WHAT IS BEING ASKED. Wherever a line below holds the word "parts", copy that line.

SOURCE EXCERPT.
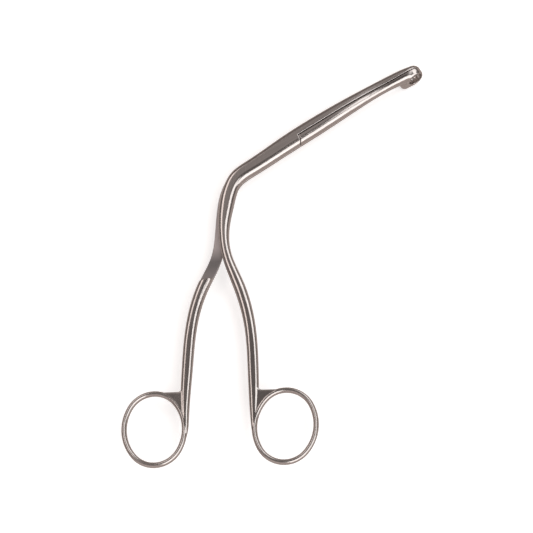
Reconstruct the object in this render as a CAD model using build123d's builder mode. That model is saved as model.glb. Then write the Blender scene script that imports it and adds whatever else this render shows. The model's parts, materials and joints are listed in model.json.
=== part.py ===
from build123d import *
from collections import namedtuple
from math import atan2, cos, degrees, radians, sin
import os

# Magill forceps, lying closed on their side, seen from above. Lengths in millimetres.
# The pivot axis is vertical and passes through X = Y = 0 while the parts are built.
# The lap plane, where the two halves slide on each other, is Z = 0.

# Handle, alike on both halves and mirrored about the handle axis
HANDLE_OFFSET = 26.9        # pivot to the handle axis, across
RING_DROP = 119.6           # pivot down to the middle of the finger rings
RING_SPREAD = 25.05         # handle axis to the middle of a finger ring
RING_BORE_WIDTH = 21.2
RING_BORE_LENGTH = 25.7
RING_TILT = 7.0             # degrees, the rings' tops lean apart
RING_END_SHARE = 0.91       # radius of the oval's ends, share of its half width
RING_BAR_WIDTH = 2.1
RING_BAR_DEPTH = 2.8
WEB_DEPTH = 2.6             # flat corner plate between ring and shank
WEB_FILLET = 1.8
WEB_EDGE_RADIUS = 0.6
SHANK_SPREAD = 12.9         # handle axis to the shank, beside and above the rings
SHANK_KNEE_SPREAD = 11.5    # where it turns in to the step
SHANK_KNEE_SHARE = 0.5      # of the way from the step down to its full width
SHANK_RISE = 22.0           # it has its full width this far above the rings' middle
SHANK_END_DROP = 3.5        # it runs out in the ring's flank this far below the rings' middle
SHANK_END_WIDTH = 2.7       # where it meets the flank, as far above their middle
SHANK_WIDTH = 4.2
SHANK_DEPTH = 3.3
STEP_DROP = 59.6            # pivot down to the step where the lap ends
STEP_SPREAD = 5.9           # handle axis to the shank at the step
STEP_WIDTH = 4.7
STEP_DEPTH = 4.8
STEP_SLANT = 12.0           # degrees, the step's edge against square to the handle axis

# Lap, where the front half lies on the back half from the step to the pivot
LAP_DEPTH = 5.5             # both halves together
LAP_GAP = 0.06              # between them
JOINT_WIDTH = 7.7
JOINT_DEPTH = 5.6
SHOULDER_RADIUS = 5.9       # round shoulders about the pivot, where each lap ends
SHOULDER_GAP = 0.25
# Each row: from the handle axis to the bar's middle, its drop below the pivot, its width
FRONT_LAP_ROWS = [(2.3, 49.0, 3.9), (1.0, 38.5, 4.4), (1.9, 27.3, 6.1), (3.5, 20.0, 6.3)]
BACK_LAP_ROWS = [(-2.0, 50.0, 4.4), (-0.3, 39.5, 4.8), (1.2, 28.0, 6.1), (3.0, 20.2, 6.3)]
BEND_ROWS = [(6.3, 14.6, 6.7), (11.9, 10.3, 7.0)]

# Jaws, one oval bar cloven along its middle
JAW_LEAN = 32.0             # degrees, the jaws' axis above square to the handle axis
JAW_ROOT_REACH = 15.0       # from the pivot along that axis
JAW_MID_REACH = 33.0
PAD_REACH = 56.0            # to the pads' heels
NECK_SETBACK = 1.5          # behind the heels
JAW_FRONT_SETBACK = 6.5
JAW_ROOT_RISE = 0.3         # the bar's middle above that axis
JAW_MID_RISE = 0.4
JAW_FRONT_DROOP = 0.1       # and below it, where the jaws bend towards the pads
NECK_DROOP = 0.7
PAD_DROOP = 1.15
JAW_ROOT_WIDTH = 7.8        # both jaws together
JAW_MID_WIDTH = 6.7
JAW_FRONT_WIDTH = 5.7
NECK_WIDTH = 5.7            # behind the pads
JAW_MID_DEPTH = 5.1
JAW_FRONT_DEPTH = 4.3
NECK_DEPTH = 4.2
NECK_RISE = 0.6             # the neck's top rises smoothly to the pads, its underside stays low
CLEFT_ROOT_RISE = 0.05      # the line between the jaws above their axis
CLEFT_MID_RISE = 0.1
CLEFT_FRONT_DROOP = 0.5     # and below it
JAW_RELIEF = 0.24           # each jaw's inner face stands back this far from that line
SECTION_ROUNDNESS = 0.40    # corner radius of every bar section, share of its smaller side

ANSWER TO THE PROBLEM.
Reconstruct the object in this render as a CAD model using build123d's builder mode. That model is saved as model.glb. Then write the Blender scene script that imports it and adds whatever else this render shows. The model's parts, materials and joints are listed in model.json.
# The pivot axis is vertical and passes through X = Y = 0 while the parts are built.